Nature-Centered Leadership
Abstract
Paul Crutzen and Eugene Stoermer suggest that we may have entered a new period in geological history where humans dominate the Earth with uncertain consequences—the “Anthropocene.” Efforts to mitigate our environmental indiscretions are confounded by the lack of a shared vision as to how humans and their organizations can co-exist within the natural environment. Nature-Centered Leadership, a concept coined by this author, is a process by which leaders explore ways to promote dialogue among organizational stakeholders in an effort to find common ground for a shared vision. This article expands upon Nature-Centered Leadership with organizational and stakeholder theories as a framework to better understand the importance of institutional perspectives.
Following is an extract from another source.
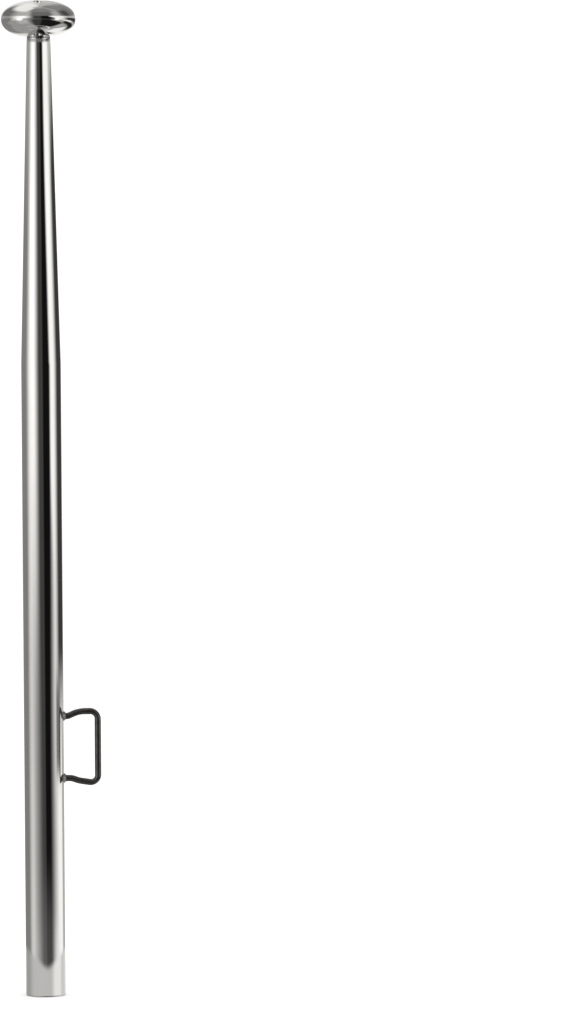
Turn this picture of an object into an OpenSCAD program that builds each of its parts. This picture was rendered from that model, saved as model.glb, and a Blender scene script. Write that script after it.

Institutions, according to Douglas C. North, provide the “rules of the game” by which organizations play. Nature-Centered Leaders promote dialogue around norms and values for environmental sustainability. Organizations need to be responsive to their stakeholders and the norms and values held by the larger community, particularly within the institutional space where organizations operate. We may aspire to protect nature or the planet in the triple bottom line, but organizations are created by people for people, and it may be all too easy for us to trust those organizations to protect our human interests at the expense of our sister and brother species. This article challenges college and university leaders who signed the Talloires Declaration to create an academic climate where students and stakeholders think critically and explore their unquestioned perspectives concerning the environment.